» **Challenge**
Write out all of the data exactly as it appears.

» **Available data**
◆ ◆ ◆ ◆ ◆

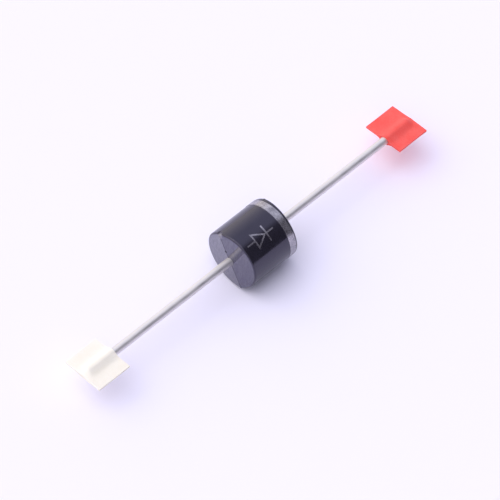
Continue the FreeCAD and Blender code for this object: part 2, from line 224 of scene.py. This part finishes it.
def paper_tape(name, pale, deep, glow):
    """Dyed carrier tape of smooth paper: matte, with short fibres, and light comes through."""
    material, tree, place = new_material(name)
    clouds = add(tree, "TexNoise", {"Vector": place, "Scale": 0.55, "Detail": 4.0}).outputs["Fac"]
    # Fibres of about 0.1 mm, longer along the tape
    drawn = add(tree, "Mapping", {"Vector": place, "Scale": (1.0, 0.35, 1.0)}).outputs[0]
    fibres = add(tree, "TexNoise", {"Vector": drawn, "Scale": 8.0, "Detail": 4.0}).outputs["Fac"]
    mottle = add(tree, "Math", {0: clouds, 1: fibres}, operation="ADD").outputs[0]
    mottle = add(tree, "MapRange", {0: mottle, 1: 0.75, 2: 1.25}).outputs[0]
    colour = add(tree, "MixRGB", {0: mottle, 1: linear(deep), 2: linear(pale)}).outputs[0]
    bump = add(tree, "Bump", {"Strength": 0.25, "Distance": 0.02 * MM, "Height": fibres})
    surface = add(tree, "BsdfPrincipled", {
        "Base Color": colour, "Roughness": 0.55, "IOR": 1.45, "Normal": bump.outputs[0],
        "Subsurface Weight": 0.35, "Subsurface Radius": glow, "Subsurface Scale": 0.5 * MM,
    })
    finish_material(tree, surface)
    return material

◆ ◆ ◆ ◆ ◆

» **Exercise response**
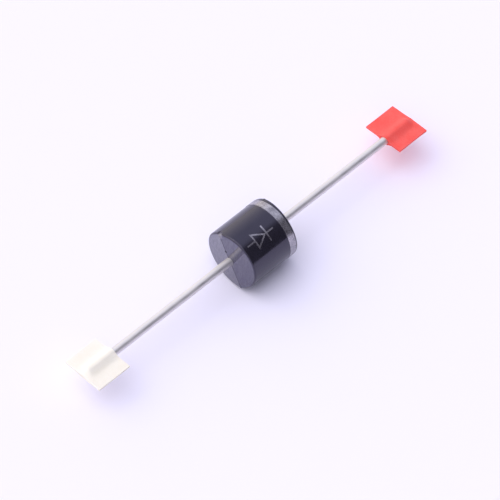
Continue the FreeCAD and Blender code for this object: part 2, from line 224 of scene.py. This part finishes it.
def paper_tape(name, pale, deep, glow):
    """Dyed carrier tape of smooth paper: matte, with short fibres, and light comes through."""
    material, tree, place = new_material(name)
    clouds = add(tree, "TexNoise", {"Vector": place, "Scale": 0.55, "Detail": 4.0}).outputs["Fac"]
    # Fibres of about 0.1 mm, longer along the tape
    drawn = add(tree, "Mapping", {"Vector": place, "Scale": (1.0, 0.35, 1.0)}).outputs[0]
    fibres = add(tree, "TexNoise", {"Vector": drawn, "Scale": 8.0, "Detail": 4.0}).outputs["Fac"]
    mottle = add(tree, "Math", {0: clouds, 1: fibres}, operation="ADD").outputs[0]
    mottle = add(tree, "MapRange", {0: mottle, 1: 0.75, 2: 1.25}).outputs[0]
    colour = add(tree, "MixRGB", {0: mottle, 1: linear(deep), 2: linear(pale)}).outputs[0]
    bump = add(tree, "Bump", {"Strength": 0.25, "Distance": 0.02 * MM, "Height": fibres})
    surface = add(tree, "BsdfPrincipled", {
        "Base Color": colour, "Roughness": 0.55, "IOR": 1.45, "Normal": bump.outputs[0],
        "Subsurface Weight": 0.35, "Subsurface Radius": glow, "Subsurface Scale": 0.5 * MM,
    })
    finish_material(tree, surface)
    return material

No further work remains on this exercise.